Quel che c’è di buono in Zizek è tutto nella sua spavalda frivolezza, o meglio nella parodia di serietà accigliata con cui parla di qualunque cosa, specie di argomenti di cui di tutta evidenza non sa un tubo. E poi, “Matrix” e la critica dell’ideologia, i cartoni animati di Pluto e il Super-Io sadico, le tradizioni ideologiche nazionali lette in analogia con i sistemi di W. C.: la sicumera con cui Zizek sa portare in giro per conferenze e raduni militanti la sua supercazzola ideologica impone quell’ammirazione che dobbiamo ai grandi affabulatori e maestri di paraculaggine, come il Manuel Fantoni di “Borotalco”.

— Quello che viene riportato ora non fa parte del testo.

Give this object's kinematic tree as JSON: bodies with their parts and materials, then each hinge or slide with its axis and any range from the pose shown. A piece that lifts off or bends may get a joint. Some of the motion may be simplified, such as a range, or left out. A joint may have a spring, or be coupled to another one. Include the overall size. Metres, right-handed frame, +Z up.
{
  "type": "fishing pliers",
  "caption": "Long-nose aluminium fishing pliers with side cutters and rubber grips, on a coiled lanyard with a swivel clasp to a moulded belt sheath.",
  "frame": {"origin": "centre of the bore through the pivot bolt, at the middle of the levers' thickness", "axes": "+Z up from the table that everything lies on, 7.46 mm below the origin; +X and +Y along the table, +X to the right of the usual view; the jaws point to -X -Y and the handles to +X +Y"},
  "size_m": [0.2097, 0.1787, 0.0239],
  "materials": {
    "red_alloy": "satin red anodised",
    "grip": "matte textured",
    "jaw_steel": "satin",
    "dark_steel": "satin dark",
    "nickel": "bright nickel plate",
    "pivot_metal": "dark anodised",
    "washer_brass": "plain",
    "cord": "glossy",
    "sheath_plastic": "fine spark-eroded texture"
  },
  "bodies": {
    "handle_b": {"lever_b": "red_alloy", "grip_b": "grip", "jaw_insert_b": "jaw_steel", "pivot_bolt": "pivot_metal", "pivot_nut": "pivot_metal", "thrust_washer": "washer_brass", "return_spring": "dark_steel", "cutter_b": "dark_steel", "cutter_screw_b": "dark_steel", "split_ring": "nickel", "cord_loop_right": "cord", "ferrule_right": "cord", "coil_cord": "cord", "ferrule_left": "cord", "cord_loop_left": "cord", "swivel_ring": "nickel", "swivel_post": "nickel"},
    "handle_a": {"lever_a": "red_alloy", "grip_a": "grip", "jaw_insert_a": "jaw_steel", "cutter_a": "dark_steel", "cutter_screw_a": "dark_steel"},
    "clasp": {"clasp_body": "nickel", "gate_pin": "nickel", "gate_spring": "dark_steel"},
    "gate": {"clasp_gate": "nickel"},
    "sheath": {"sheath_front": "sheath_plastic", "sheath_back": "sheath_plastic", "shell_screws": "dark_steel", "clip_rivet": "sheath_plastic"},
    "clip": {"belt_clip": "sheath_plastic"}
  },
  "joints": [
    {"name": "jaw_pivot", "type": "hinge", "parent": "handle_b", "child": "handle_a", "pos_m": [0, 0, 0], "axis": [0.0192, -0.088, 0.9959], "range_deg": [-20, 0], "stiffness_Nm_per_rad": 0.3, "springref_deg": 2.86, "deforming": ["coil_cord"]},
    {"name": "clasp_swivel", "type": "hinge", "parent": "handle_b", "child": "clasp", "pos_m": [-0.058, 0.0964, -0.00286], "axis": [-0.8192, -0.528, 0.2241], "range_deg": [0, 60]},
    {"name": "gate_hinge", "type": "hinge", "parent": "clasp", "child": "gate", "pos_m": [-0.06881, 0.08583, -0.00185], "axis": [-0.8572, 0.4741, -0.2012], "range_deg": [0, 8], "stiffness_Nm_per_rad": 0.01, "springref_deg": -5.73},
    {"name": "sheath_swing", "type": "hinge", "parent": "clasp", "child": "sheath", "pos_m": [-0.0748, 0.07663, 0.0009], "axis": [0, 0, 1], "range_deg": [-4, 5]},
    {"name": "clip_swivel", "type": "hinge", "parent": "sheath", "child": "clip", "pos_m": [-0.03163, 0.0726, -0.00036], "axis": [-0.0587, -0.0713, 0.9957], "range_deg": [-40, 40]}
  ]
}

Il problema, semmai, è che Zizek non fa più ridere. Già Eagleton notava che in certe sue opere recenti c’era “less clowning”, meno pagliacceria. I suoi ultimi libri, “Vivere alla fine dei tempi” e – uscito in questi giorni – “Benvenuti in tempi interessanti” (nato come postfazione all’edizione economica del primo), entrambi editi da Ponte alle Grazie, sono di una noia mortale, e riportano proprio “alle tetre riunioni di trotzkisti stagionati o alle lungaggini dei seminari accademici”. Zizek si sta via via rintanando in quel cantuccio filosofico dove i vari Badiou e Rancière s’interrogano sugli urgenti compiti storici di entità immaginarie quali “il comunismo” e “la filosofia”.

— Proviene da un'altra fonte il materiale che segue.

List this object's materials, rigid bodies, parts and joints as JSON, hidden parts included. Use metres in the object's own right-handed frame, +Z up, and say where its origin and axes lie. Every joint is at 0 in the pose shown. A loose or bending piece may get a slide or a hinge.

Dall’ultimo Zizek: “Il comunismo come movimento deve intervenire in queste impasse e il suo primo gesto deve essere quello di ridefinire il problema…”; “il nostro compito dunque è rimanere fedeli a questa eterna Idea di comunismo…”. Nei suoi libri, ormai, la quota di Hitchcock e di Paperino si assottiglia, e la parte del leone la fanno questi proclami da ciclostile, i letali accostamenti teorici da anni Settanta tra il dispositivo foucaultiano, l’apparato althusseriano e il “grande Altro” lacaniano, o le pedanterie politico-ereticali sullo Spirito Santo e il collettivo rivoluzionario. Prima come tragedia, poi come farsa, infine come rottura di coglioni.